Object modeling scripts
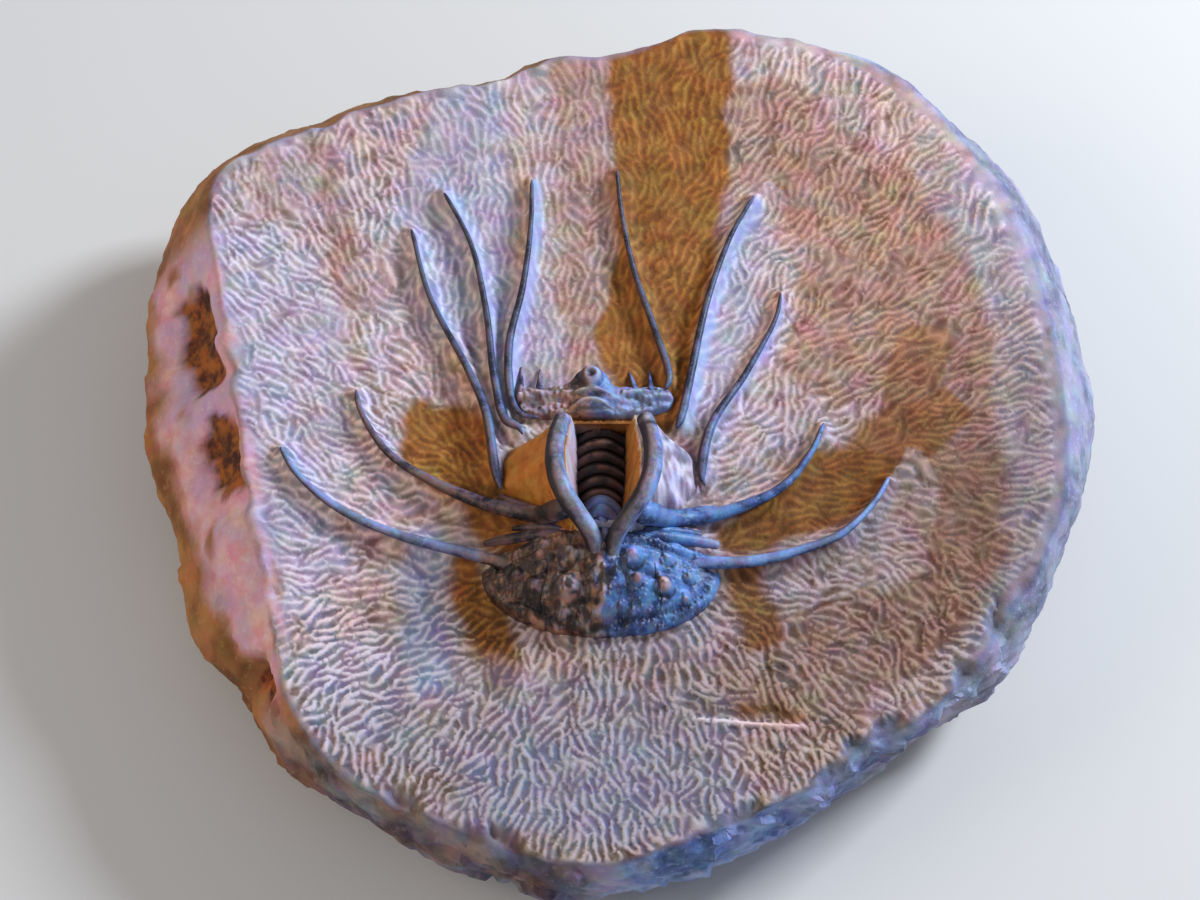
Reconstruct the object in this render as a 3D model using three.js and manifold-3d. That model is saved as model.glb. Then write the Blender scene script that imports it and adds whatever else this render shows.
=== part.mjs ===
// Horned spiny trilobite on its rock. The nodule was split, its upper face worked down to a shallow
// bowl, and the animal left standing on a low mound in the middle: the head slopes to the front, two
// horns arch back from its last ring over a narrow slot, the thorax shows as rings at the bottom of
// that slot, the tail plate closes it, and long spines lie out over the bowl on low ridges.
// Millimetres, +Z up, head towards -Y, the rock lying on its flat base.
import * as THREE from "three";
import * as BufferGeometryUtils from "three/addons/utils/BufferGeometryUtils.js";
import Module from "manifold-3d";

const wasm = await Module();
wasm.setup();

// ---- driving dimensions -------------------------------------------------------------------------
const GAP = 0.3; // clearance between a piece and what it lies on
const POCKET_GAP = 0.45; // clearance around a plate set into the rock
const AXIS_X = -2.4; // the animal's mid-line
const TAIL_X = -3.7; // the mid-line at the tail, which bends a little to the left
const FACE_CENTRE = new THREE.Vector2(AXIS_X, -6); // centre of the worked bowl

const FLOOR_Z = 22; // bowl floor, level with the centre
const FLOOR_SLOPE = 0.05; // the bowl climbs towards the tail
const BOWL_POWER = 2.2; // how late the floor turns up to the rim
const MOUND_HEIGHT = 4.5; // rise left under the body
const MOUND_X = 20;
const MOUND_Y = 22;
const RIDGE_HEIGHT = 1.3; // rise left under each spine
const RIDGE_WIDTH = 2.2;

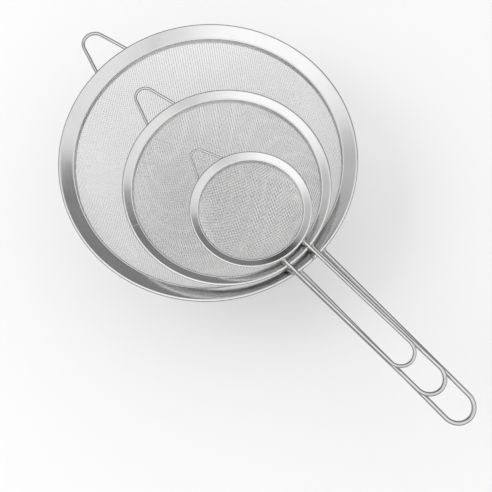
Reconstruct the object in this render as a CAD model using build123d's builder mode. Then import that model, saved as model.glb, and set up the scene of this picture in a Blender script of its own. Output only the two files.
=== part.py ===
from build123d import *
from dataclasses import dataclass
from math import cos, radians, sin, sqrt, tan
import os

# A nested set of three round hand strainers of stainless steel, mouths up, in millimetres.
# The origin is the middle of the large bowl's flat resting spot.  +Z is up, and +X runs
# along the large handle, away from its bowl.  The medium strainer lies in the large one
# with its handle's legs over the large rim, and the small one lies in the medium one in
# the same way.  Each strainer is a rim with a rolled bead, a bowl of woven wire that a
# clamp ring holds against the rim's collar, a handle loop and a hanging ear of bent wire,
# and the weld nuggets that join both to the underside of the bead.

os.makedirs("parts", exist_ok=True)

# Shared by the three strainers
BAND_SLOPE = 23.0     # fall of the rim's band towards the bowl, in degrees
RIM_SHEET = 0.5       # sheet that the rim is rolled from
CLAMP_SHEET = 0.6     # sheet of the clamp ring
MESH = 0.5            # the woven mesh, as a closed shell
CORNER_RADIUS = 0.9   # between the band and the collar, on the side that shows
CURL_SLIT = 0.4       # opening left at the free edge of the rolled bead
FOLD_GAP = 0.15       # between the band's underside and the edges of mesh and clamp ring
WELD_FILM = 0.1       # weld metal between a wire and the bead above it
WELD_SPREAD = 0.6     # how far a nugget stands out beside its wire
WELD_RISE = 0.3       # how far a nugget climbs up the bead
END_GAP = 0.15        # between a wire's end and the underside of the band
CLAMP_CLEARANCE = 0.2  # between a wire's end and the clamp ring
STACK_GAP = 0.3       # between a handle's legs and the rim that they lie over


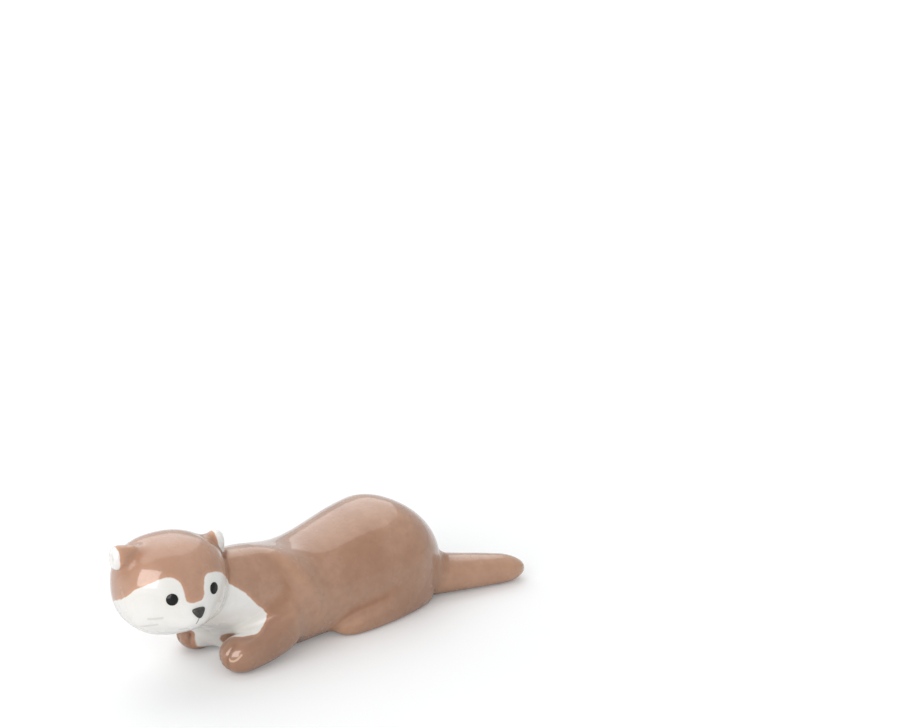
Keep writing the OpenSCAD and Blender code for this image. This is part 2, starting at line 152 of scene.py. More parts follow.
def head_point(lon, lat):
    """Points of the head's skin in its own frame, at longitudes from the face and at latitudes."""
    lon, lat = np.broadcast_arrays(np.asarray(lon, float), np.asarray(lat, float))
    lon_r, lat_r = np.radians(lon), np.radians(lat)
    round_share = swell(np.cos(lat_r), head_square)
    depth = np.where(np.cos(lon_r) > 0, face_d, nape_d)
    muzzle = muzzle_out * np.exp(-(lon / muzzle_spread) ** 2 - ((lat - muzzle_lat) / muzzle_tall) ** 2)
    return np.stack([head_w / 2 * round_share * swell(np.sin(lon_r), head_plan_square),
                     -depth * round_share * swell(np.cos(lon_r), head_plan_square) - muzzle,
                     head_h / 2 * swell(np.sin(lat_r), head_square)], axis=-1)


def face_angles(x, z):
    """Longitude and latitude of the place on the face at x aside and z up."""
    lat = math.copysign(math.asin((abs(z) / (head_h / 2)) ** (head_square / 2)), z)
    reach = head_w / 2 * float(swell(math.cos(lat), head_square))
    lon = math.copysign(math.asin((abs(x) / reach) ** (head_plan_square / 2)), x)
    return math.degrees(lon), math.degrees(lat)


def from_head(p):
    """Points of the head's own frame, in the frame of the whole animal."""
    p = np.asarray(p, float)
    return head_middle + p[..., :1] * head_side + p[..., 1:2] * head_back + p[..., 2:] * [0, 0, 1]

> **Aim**
Every record above should be output exactly.

> **Response for this exercise**
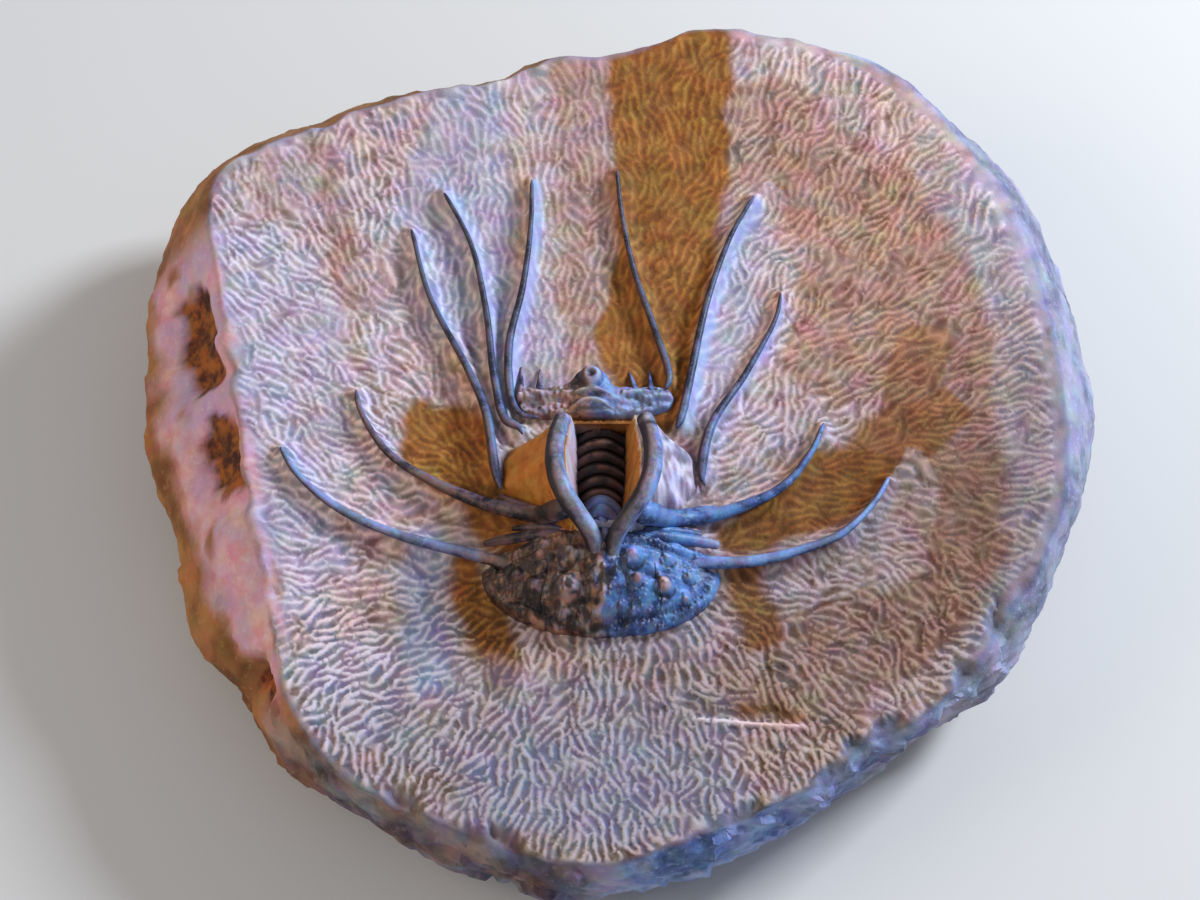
Reconstruct the object in this render as a 3D model using three.js and manifold-3d. That model is saved as model.glb. Then write the Blender scene script that imports it and adds whatever else this render shows.
=== part.mjs ===
// Horned spiny trilobite on its rock. The nodule was split, its upper face worked down to a shallow
// bowl, and the animal left standing on a low mound in the middle: the head slopes to the front, two
// horns arch back from its last ring over a narrow slot, the thorax shows as rings at the bottom of
// that slot, the tail plate closes it, and long spines lie out over the bowl on low ridges.
// Millimetres, +Z up, head towards -Y, the rock lying on its flat base.
import * as THREE from "three";
import * as BufferGeometryUtils from "three/addons/utils/BufferGeometryUtils.js";
import Module from "manifold-3d";

const wasm = await Module();
wasm.setup();

// ---- driving dimensions -------------------------------------------------------------------------
const GAP = 0.3; // clearance between a piece and what it lies on
const POCKET_GAP = 0.45; // clearance around a plate set into the rock
const AXIS_X = -2.4; // the animal's mid-line
const TAIL_X = -3.7; // the mid-line at the tail, which bends a little to the left
const FACE_CENTRE = new THREE.Vector2(AXIS_X, -6); // centre of the worked bowl

const FLOOR_Z = 22; // bowl floor, level with the centre
const FLOOR_SLOPE = 0.05; // the bowl climbs towards the tail
const BOWL_POWER = 2.2; // how late the floor turns up to the rim
const MOUND_HEIGHT = 4.5; // rise left under the body
const MOUND_X = 20;
const MOUND_Y = 22;
const RIDGE_HEIGHT = 1.3; // rise left under each spine
const RIDGE_WIDTH = 2.2;

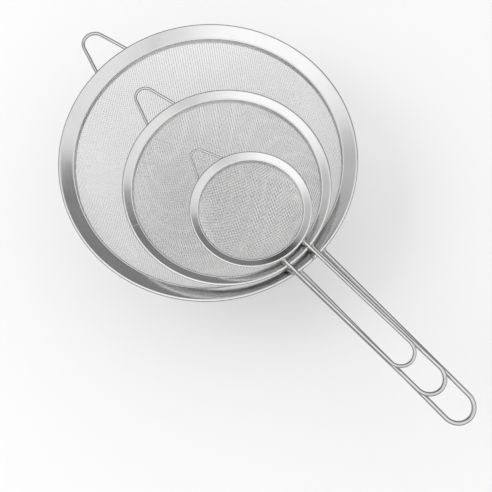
Reconstruct the object in this render as a CAD model using build123d's builder mode. Then import that model, saved as model.glb, and set up the scene of this picture in a Blender script of its own. Output only the two files.
=== part.py ===
from build123d import *
from dataclasses import dataclass
from math import cos, radians, sin, sqrt, tan
import os

# A nested set of three round hand strainers of stainless steel, mouths up, in millimetres.
# The origin is the middle of the large bowl's flat resting spot.  +Z is up, and +X runs
# along the large handle, away from its bowl.  The medium strainer lies in the large one
# with its handle's legs over the large rim, and the small one lies in the medium one in
# the same way.  Each strainer is a rim with a rolled bead, a bowl of woven wire that a
# clamp ring holds against the rim's collar, a handle loop and a hanging ear of bent wire,
# and the weld nuggets that join both to the underside of the bead.

os.makedirs("parts", exist_ok=True)

# Shared by the three strainers
BAND_SLOPE = 23.0     # fall of the rim's band towards the bowl, in degrees
RIM_SHEET = 0.5       # sheet that the rim is rolled from
CLAMP_SHEET = 0.6     # sheet of the clamp ring
MESH = 0.5            # the woven mesh, as a closed shell
CORNER_RADIUS = 0.9   # between the band and the collar, on the side that shows
CURL_SLIT = 0.4       # opening left at the free edge of the rolled bead
FOLD_GAP = 0.15       # between the band's underside and the edges of mesh and clamp ring
WELD_FILM = 0.1       # weld metal between a wire and the bead above it
WELD_SPREAD = 0.6     # how far a nugget stands out beside its wire
WELD_RISE = 0.3       # how far a nugget climbs up the bead
END_GAP = 0.15        # between a wire's end and the underside of the band
CLAMP_CLEARANCE = 0.2  # between a wire's end and the clamp ring
STACK_GAP = 0.3       # between a handle's legs and the rim that they lie over


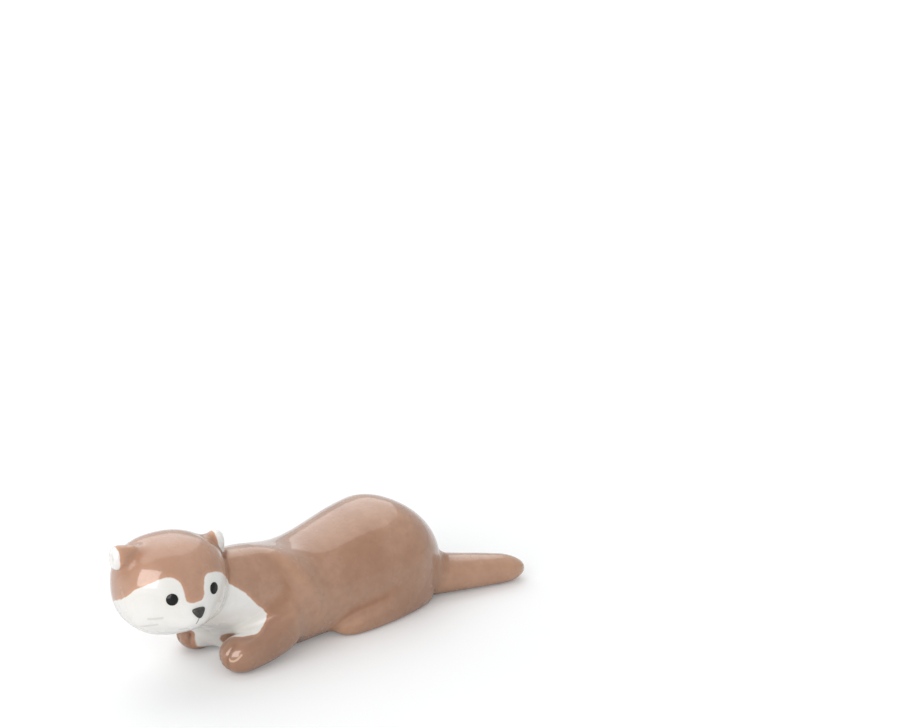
Keep writing the OpenSCAD and Blender code for this image. This is part 2, starting at line 152 of scene.py. More parts follow.
def head_point(lon, lat):
    """Points of the head's skin in its own frame, at longitudes from the face and at latitudes."""
    lon, lat = np.broadcast_arrays(np.asarray(lon, float), np.asarray(lat, float))
    lon_r, lat_r = np.radians(lon), np.radians(lat)
    round_share = swell(np.cos(lat_r), head_square)
    depth = np.where(np.cos(lon_r) > 0, face_d, nape_d)
    muzzle = muzzle_out * np.exp(-(lon / muzzle_spread) ** 2 - ((lat - muzzle_lat) / muzzle_tall) ** 2)
    return np.stack([head_w / 2 * round_share * swell(np.sin(lon_r), head_plan_square),
                     -depth * round_share * swell(np.cos(lon_r), head_plan_square) - muzzle,
                     head_h / 2 * swell(np.sin(lat_r), head_square)], axis=-1)


def face_angles(x, z):
    """Longitude and latitude of the place on the face at x aside and z up."""
    lat = math.copysign(math.asin((abs(z) / (head_h / 2)) ** (head_square / 2)), z)
    reach = head_w / 2 * float(swell(math.cos(lat), head_square))
    lon = math.copysign(math.asin((abs(x) / reach) ** (head_plan_square / 2)), x)
    return math.degrees(lon), math.degrees(lat)


def from_head(p):
    """Points of the head's own frame, in the frame of the whole animal."""
    p = np.asarray(p, float)
    return head_middle + p[..., :1] * head_side + p[..., 1:2] * head_back + p[..., 2:] * [0, 0, 1]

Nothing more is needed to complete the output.